WORK TO BE COMPLETED – Determine the count of lines holding the string "materials". Return only the number.

RECORDED INFORMATION –

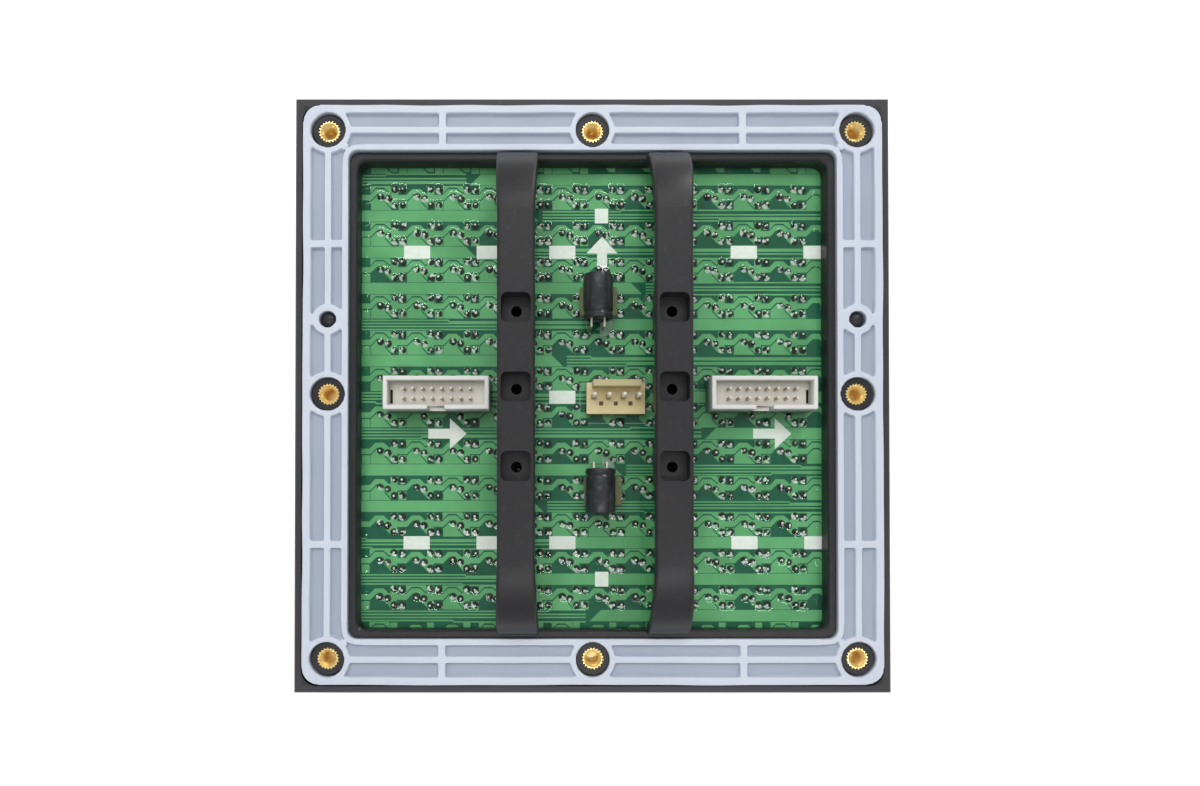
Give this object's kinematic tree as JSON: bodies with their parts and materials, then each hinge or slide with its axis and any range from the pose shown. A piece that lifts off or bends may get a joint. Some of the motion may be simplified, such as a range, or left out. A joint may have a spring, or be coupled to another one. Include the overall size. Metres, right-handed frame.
{
  "type": "led display module",
  "caption": "Square outdoor LED display tile lying face down: black back case with arched crossbars, silicone seal, circuit board with headers, visored lamp mask.",
  "frame": {"origin": "centre of the square tile, at the tips of the front visors that it rests on", "axes": "+Z from the lit face to the back, +X to the right and +Y to the display's upper edge as seen from behind"},
  "size_m": [0.16, 0.16, 0.0336],
  "materials": {
    "case_black": "fine matte moulded",
    "mask_black": "fine matte moulded",
    "seal_silicone": "milky silicone",
    "insert_brass": "turned and knurled",
    "board_green": "glossy solder mask",
    "clear_silicone": "clear glossy potting",
    "shell_grey": "semi-matte moulded",
    "housing_tan": "semi-matte moulded",
    "pin_metal": "tinned",
    "can_black": "glossy shrink sleeve",
    "pad_olive": "matte adhesive pad",
    "screw_steel": "black oxide",
    "chip_black": "matte moulded"
  },
  "bodies": {
    "root": {"back_case": "case_black", "seal_gasket": "seal_silicone", "threaded_inserts": "insert_brass", "circuit_board": "board_green", "clear_potting": "clear_silicone", "front_mask": "mask_black", "mask_screws": "screw_steel", "input_header_shell": "shell_grey", "input_header_pins": "pin_metal", "output_header_shell": "shell_grey", "output_header_pins": "pin_metal", "power_socket_housing": "housing_tan", "power_socket_pins": "pin_metal", "upper_capacitor": "can_black", "lower_capacitor": "can_black", "upper_capacitor_pad": "pad_olive", "lower_capacitor_pad": "pad_olive", "driver_chip_01": "chip_black", "driver_chip_02": "chip_black", "driver_chip_03": "chip_black", "driver_chip_04": "chip_black", "driver_chip_05": "chip_black", "driver_chip_06": "chip_black", "driver_chip_07": "chip_black", "driver_chip_08": "chip_black", "driver_chip_09": "chip_black", "driver_chip_10": "chip_black", "driver_chip_11": "chip_black", "driver_chip_12": "chip_black", "buffer_chip_1": "chip_black", "buffer_chip_2": "chip_black", "decoder_chip": "chip_black", "row_switch_1": "chip_black", "row_switch_2": "chip_black", "row_switch_3": "chip_black", "row_switch_4": "chip_black"}
  },
  "joints": []
}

ANSWER FOR THE TASK – 2